The Ireland rugby team have arrived home to a rapturous welcome in Dublin after winning the Six Nations.
Hundreds gathered to greet the champions, who defeated France in Paris on Saturday.
It couldn't have kicked off a better start to the St Patrick's Day celebrations, as Brian O'Driscoll arrived home with trophy in hand following his last international match.
For Ireland's Six Nations showdown in Paris, it was a case of victory at all costs – victory in spite of all terror, victory however long and hard the road may be, as Winston Churchhill famously said.
In recent times, Irish fans have all too often had to endure plenty of terror, and the road to this championship win has no doubt been long and hard.
For such an array of talent in this generation of players, the single solitary title in 2009 represented a sorry return.
Victory is won not in miles but in inches – and Ireland yesterday battled hard all over the pitch.
Six Nations champions after thrilling victory over France
Ireland won the RBS 6 Nations title after beating France 22-20 in Paris, to give Brian O'Driscoll a fairytale send-off, in a thrilling final game of the tournament.

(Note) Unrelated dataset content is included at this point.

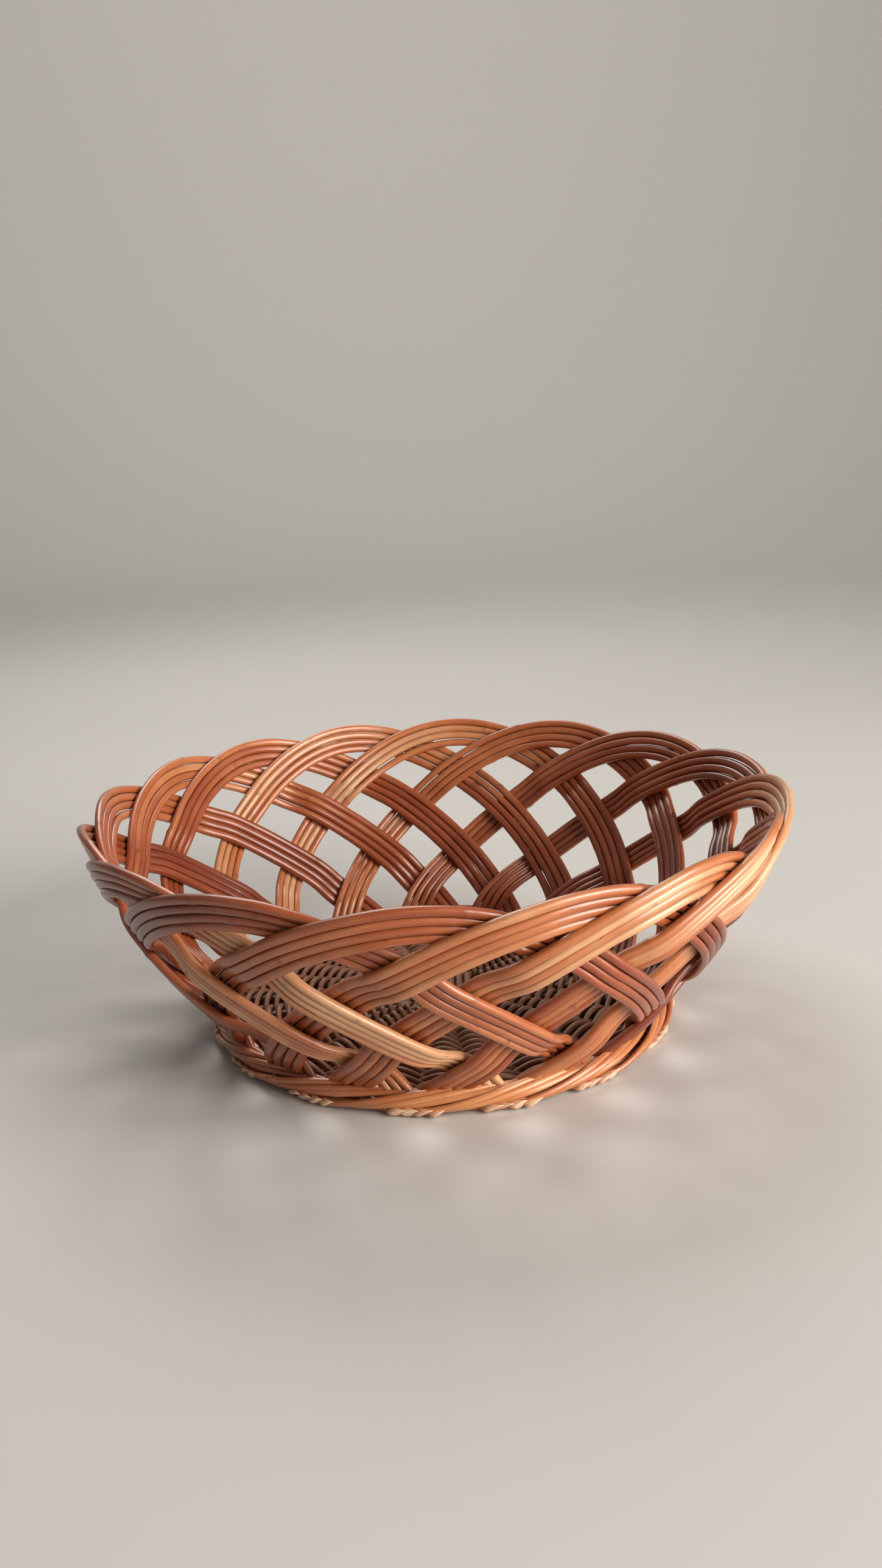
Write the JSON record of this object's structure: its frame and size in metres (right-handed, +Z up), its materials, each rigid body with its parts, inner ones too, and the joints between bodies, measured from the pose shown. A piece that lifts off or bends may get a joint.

Johnny Sexton's two tries helped Brian O'Driscoll complete the fairytale ending to his international career as Ireland claimed the RBS 6 Nations title by edging out France in Paris.
Sexton ran in two tries, missed five points with the boot and was knocked out cold trying to tackle wrecking ball centre Mathieu Bastareaud.
Ireland rebuffed a late French onslaught to claim their first Six Nations title since 2009 and just a second win in 42 years in Paris, with wing Andrew Trimble also on the scoresheet.
O'Driscoll capped his 14st and final international appearance with just a second career Six Nations title, the storybook ending so craved by the Irish nation.
To his stunning Paris hat-trick in 2000, now O'Driscoll can add a stubborn, brutal refusal to be cowed.
After 15 glittering years on the world stage, the Leinster stalwart and Ireland icon can finally hang up his international boots a happy man.
Ireland were forced to weather a hefty first-quarter storm, France blasting out firing after criticism of scrum and line-out deficiencies.
Maxime Machenaud slotted two penalty goals to nudge France into the early lead, Bastareaud blasting through the visiting backline on three occasions.
Chris Henry's cute offload outfoxed the home defence after smart build-up play, and Sexton caught sight of the half-gap to cut back inside and over the whitewash.
The former Leinster playmaker scuffed the conversion though, a straightforward effort he should have buried.
Ireland quickly doubled their try count though, thanks to another Joe Schmidt-inspired ruse.
The head coach's wily insight has proved a feature of his first Six Nations, and his nous this time led Ireland to force space around the tackle fringes.
Big, lumbering forwards do not enjoy working into defensive position. France stuck to their typecasting, Conor Murray blasted through the gap and sent Trimble under the sticks.
And it was O'Driscoll's straight and true drive to the gain line that set the ruse in motion.
Big, lumbering forwards love a rolling maul though, and after a textbook drive, Remi Tales chipped to the wing, Yoann Huget tapped inside at full leap and Brice Dulin had the easy run home.
Machenaud's expert touchline conversion wrestled France a 13-12 lead.
Tales tried a snap drop-goal as France built the attack after a loose high bomb from Sexton, but his effort drifted wide.
Prop Nicolas Mas, who spent the early part of the week battling with the French press, departed with a troublesome right arm complaint, replaced by Rabah Slimani.